Proof. Combining Varieties, Lemma 33.44.15 and Lemmas 53.22.2 and 53.23.2 we see that $X$ contains no rational tails or bridges. Then we see that $\omega _ X^{\otimes 3}$ is globally generated by Lemma 53.22.6. Choose a $k$-basis $s_0, \ldots , s_ n$ of $H^0(X, \omega _ X^{\otimes 3})$. We get a morphism

$\varphi _{\omega _ X^{\otimes 3}, (s_0, \ldots , s_ n)} : X \longrightarrow \mathbf{P}^ n_ k$

See Constructions, Section 27.13. The lemma asserts that this morphism is a closed immersion. To check this we may replace $k$ by its algebraic closure, see Descent, Lemma 35.23.19. Thus we may assume $k$ is algebraically closed.

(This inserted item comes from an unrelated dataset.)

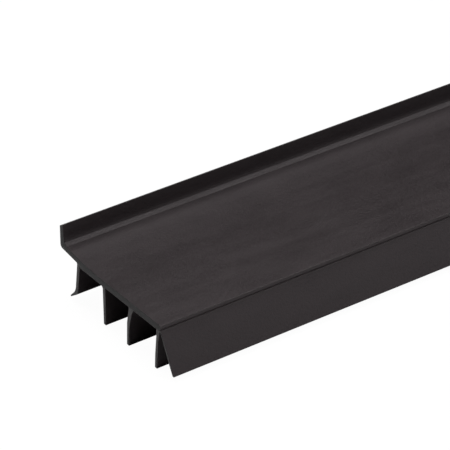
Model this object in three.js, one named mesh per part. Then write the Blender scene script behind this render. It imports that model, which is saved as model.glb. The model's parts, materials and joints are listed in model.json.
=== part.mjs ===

Assume $k$ is algebraically closed. We will use Varieties, Lemma 33.23.2 to prove the lemma. Let $Z \subset X$ be a closed subscheme of degree $2$ over $Z$ with ideal sheaf $\mathcal{I} \subset \mathcal{O}_ X$. We have to show that

$H^0(X, \mathcal{L}) \to H^0(Z, \mathcal{L}|_ Z)$

is surjective. Thus it suffices to show that $H^1(X, \mathcal{I}\mathcal{L}) = 0$. To do this we will use Lemma 53.21.5. Thus it suffices to show that

$3\deg (\omega _ X|_ Y) > -2\chi (Y, \mathcal{O}_ Y) + \deg (Z \cap Y)$

for every reduced connected closed subscheme $Y \subset X$. Since $k$ is algebraically closed and $Y$ connected and reduced we have $H^0(Y, \mathcal{O}_ Y) = k$ (Varieties, Lemma 33.9.3). Hence $\chi (Y, \mathcal{O}_ Y) = 1 - \dim H^1(Y, \mathcal{O}_ Y)$. Thus we have to show

$3\deg (\omega _ X|_ Y) > -2 + 2\dim H^1(Y, \mathcal{O}_ Y) + \deg (Z \cap Y)$

which is true by Lemma 53.22.4 except possibly if $Y = X$ or if $\deg (\omega _ X|_ Y) = 0$. Since $\omega _ X$ is ample the second possibility does not occur (see first lemma cited in this proof). Finally, if $Y = X$ we can use Riemann-Roch (Lemma 53.5.2) and the fact that $g \geq 2$ to see that the inquality holds. The same argument with $Z = \emptyset$ shows that $H^1(X, \omega _ X^{\otimes 3}) = 0$. $\square$

[1] As the restriction of the right adjoint of Duality for Schemes, Lemma 48.3.1 to $D^+_\mathit{QCoh}(\mathcal{O}_ Y)$.